Can you help me minimize packet loss on my WAN? I heard that TCP congestion control, i.e Selective Acknowledgement (SACK) and Forward Acknowledgement (FACK), could alleviate a lot of our issues. Would you explain the difference between SACK and FACK?
Multiple segment losses can cause the TCP to lose its self-clock and this results in retransmission timeouts causing slow performance. During these timeouts, data transmission stops, which is further followed by a slow start. All these events strain or underutilize the network by making several roundtrip times resulting in significant performance degradation over long-delay (WAN) links. According to PCS (Pittsburgh Supercomputing Center) researchers, "the heart of this problem lies in the inability of Reno TCP to accurately control congestion while recovering from dropped segments."

Using the SACK, or Selective Acknowledgement, option greatly improves the robustness of TCP following congestion. It helps TCP survive multiple segment losses in a single window, without a retransmission timeout. SACK enables gathering additional information about important state variables such as congestion state, leading to improved TCP behavior during recovery.

FACK or Forward Acknowledgement is a special algorithm that works on top of the SACK options, and is geared at congestion controlling.

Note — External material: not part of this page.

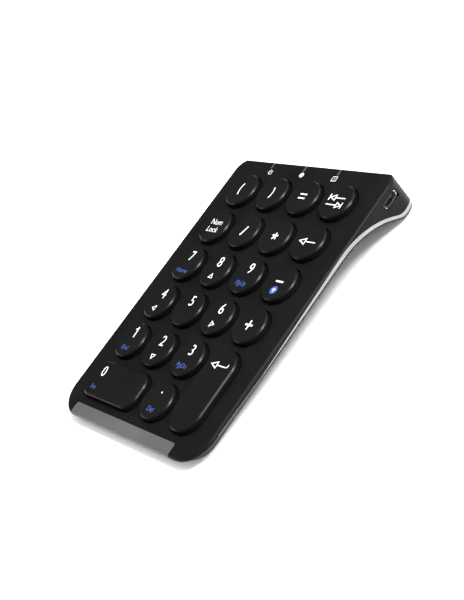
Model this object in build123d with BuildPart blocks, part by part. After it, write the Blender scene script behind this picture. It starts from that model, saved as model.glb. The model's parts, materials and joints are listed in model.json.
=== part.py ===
from build123d import *
from math import atan2, cos, degrees, radians, sin
import os

# A wireless numeric keypad: a thin deck of round keys whose tail curls down into a hollow foot.
#
# It stands on a table at Z = 0, centred on X = Y = 0 over its bounding box. The deck is tilted, so
# nearly everything is drawn on `deck`, a plane on the deck's top surface with its X to the right,
# its Y to the rear and its origin between the middle keys of the rear row. Heights along that
# plane's normal are called levels, so levels inside the case are negative.

os.makedirs("parts", exist_ok=True)

# ---- driving dimensions -------------------------------------------------------------------------
pitch = 19.0  # key to key, both ways
columns = 4
rows = 6
case_width = 92.0
front_margin = 16.5  # last row of keys to the front edge
rear_margin = 17.0  # first row of keys to the rear edge
front_corner = 12.0
rear_corner = 7.0
rear_bulge = 1.0  # the rear wall swells this far past the edge of the deck

deck_skin = 1.2  # top cover over the keys
wall = 1.5
deck_round = 1.2  # edge of the deck all round
seam = 0.15  # the bottom cover stands in by this much
fit = 0.08  # clearance round an inlaid trim part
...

FACK algorithm uses information provided by SACK to add more precise control to the injection of data into the network during recovery - this is achieved by explicitly measuring the total number of bytes of data outstanding in the network. FACK decouples congestion control from data recovery thereby attaining more precise control over the data flow in the network.

The main idea of FACK algorithm is to consider the most forward selective acknowledgement sequence number as a sign that all the previous un-(selectively)-acknowledged segments were lost. This observation allows improving recovery of losses significantly.